Especially the truth.
I'm in favor of more restriction, in a way that serves the public interest. Especially in the broadcast media, where they use a public resource, the airways, to disseminate their product. At least in 'print', there isn't much restriction on buying presses, paper, ink, and/or a server.
... if Comcast is essentially attempting to disable Bitorrent, are they by any chance either violating or subverting one or more RFCs? Substitute the proper term for 'violating', that was the strongest word I could come up with quickly.
I recall that in the Early Days of the Internet, not abiding by the RFCs would get you in hot water. Especially screwing up with SMTP would do it, but even bad behaviour due to your incompetence would get your T-1 unclocked, and it would take a few calls to the powers that be to assure them that you found someone who knew what they were doing and that problem wouldn't occur again. At least not for a while.
My point is, perhaps it's time for the other Internet providers to consider requiring Comcast to not mess with traffic in this way, or sanction Comcast.
Sanctions could be as graduated as throttling at the NAPs, degrading Comcast traffic, even disconnects.
Some providers have a stake in this. If the legal Bitorrent users (WoW for instance) get a crossed hair over this, why would they not ask their providers to pressure Comcast into stopping this?
Ultimately, this may be Comcast clinging to their ToS and 'server' restrictions, and that would mean Comcast users won't be sharing out Bitorrent files. Bummer.
Another wrinkle, I wonder if Comcast sends forged RSTs to Comcast users sharing with *other* Comcast users. Intranetwork traffic shouldn't 'cost' so much for Comcast.

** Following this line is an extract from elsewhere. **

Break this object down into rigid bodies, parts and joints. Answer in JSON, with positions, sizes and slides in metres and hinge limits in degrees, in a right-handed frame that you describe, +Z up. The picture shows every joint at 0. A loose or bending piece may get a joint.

My theory is simple - Imagine if ISPs started throttling or denying traffic from Akamai, because of the volume... What a mess. And while Bitorrent is used for all sorts of purposes, so is SMTP. So if they think the illegal use of Bitorrent is sufficient excuse for them to deny it, why don't they throttle/deny SMTP, since simple spam is bad enough, but the emails of worms/trojans/scams also are objectionable. even arguably illegal. And certainly harmful, to users and the Internet. Maybe even Comcast.

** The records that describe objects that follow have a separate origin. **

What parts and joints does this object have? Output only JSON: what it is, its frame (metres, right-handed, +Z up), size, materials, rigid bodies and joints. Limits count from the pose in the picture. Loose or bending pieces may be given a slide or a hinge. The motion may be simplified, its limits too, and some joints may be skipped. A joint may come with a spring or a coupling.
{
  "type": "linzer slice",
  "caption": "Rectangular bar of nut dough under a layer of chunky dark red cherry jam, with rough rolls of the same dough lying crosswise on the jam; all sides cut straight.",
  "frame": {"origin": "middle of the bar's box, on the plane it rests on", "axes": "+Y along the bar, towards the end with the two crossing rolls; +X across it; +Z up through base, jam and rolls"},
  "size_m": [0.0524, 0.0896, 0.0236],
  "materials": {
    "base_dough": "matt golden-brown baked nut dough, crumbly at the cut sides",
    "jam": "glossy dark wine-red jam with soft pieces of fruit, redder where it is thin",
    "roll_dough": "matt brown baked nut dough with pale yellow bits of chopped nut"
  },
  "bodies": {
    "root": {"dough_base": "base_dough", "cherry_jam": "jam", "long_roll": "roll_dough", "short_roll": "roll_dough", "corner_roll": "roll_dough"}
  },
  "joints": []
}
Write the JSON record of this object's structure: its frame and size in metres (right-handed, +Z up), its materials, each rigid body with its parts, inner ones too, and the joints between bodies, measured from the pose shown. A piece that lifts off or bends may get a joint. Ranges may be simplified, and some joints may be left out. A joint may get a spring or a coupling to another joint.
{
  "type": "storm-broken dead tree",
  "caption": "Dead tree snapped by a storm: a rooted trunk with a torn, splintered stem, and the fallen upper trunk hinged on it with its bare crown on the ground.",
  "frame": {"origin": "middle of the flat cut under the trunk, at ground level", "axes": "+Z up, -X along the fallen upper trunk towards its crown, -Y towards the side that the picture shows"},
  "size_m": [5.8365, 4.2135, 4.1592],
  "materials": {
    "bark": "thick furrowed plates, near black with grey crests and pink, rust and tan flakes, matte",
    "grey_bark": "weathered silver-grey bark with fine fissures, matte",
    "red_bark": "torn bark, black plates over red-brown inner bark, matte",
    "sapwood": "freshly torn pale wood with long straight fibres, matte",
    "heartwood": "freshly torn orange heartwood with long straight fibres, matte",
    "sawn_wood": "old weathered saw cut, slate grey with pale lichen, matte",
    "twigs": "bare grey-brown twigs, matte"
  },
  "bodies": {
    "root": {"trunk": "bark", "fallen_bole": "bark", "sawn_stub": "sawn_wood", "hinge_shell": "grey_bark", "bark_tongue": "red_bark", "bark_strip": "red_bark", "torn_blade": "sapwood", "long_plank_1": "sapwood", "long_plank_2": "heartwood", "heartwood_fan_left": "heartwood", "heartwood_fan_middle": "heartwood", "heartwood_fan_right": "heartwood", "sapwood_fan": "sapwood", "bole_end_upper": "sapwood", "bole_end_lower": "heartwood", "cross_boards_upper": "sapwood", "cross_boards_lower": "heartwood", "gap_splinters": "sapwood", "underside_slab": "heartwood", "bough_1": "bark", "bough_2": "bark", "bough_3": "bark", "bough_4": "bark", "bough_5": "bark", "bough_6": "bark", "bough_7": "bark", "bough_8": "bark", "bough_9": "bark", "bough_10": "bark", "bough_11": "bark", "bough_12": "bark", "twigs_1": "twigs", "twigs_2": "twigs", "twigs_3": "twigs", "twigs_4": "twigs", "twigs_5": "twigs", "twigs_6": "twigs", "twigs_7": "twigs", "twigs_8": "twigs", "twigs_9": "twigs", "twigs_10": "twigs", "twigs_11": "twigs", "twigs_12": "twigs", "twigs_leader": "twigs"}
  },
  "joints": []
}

Of course, that's not the point. Comcast is trying to avoid costs due to the volume of Bitorrent traffic that leaves them paying for NAP ports, lines to other ISPs, and routers/switches to manage all this.
In other words, they are trying to control costs by controlling usage.
One of the reasons I got out of the business pre-2000. Couldn't make a profit with my business model. Network costs were too high.
Well, another option is to surcharge high-volume users. Or charge more to afford to provide the service ostensibly advertised.
It's not often I can be happy to have Cox Cable. My Qwest DSL before just sucked, but the traffic got through.
Good luck. My bet is the best avenue is a class-action over either false advertising or Magnuson-Moss.
My understanding (and we grilled our supervisor on this one - he was good) is that flashing the drive would REQUIRE the password. But even if it didn't, the data is encrypted. If the password is on the drive firmware, flashing it would lose the password and woops, no data.
This is the hardware encryption scheme - supposedly, even if you put the drive in another Thinkpad, that chip has a different hardware key and even the right password won't decrypt. So it encrypts data onto the drive.
Yes, you could send it out to be extracted. Then go about breaking the key. We didn't get much guidance on the password, but mine was 8 characters and included upper/lower and symbols. It would be nontrivial to extract the drive and decrypt.
On the Thinkpad I used, the FDE password was not just an ATA password. the drive it self was encrypted with this, and not having it meant the drive was unreadable on any system.
I may have mislead you. It isn't a BIOS password, it's a pre-boot password. No password, no boot. It just cycles through another POST and askes for the password after the retries wear out.
If it were just an ATA password, what good would that do?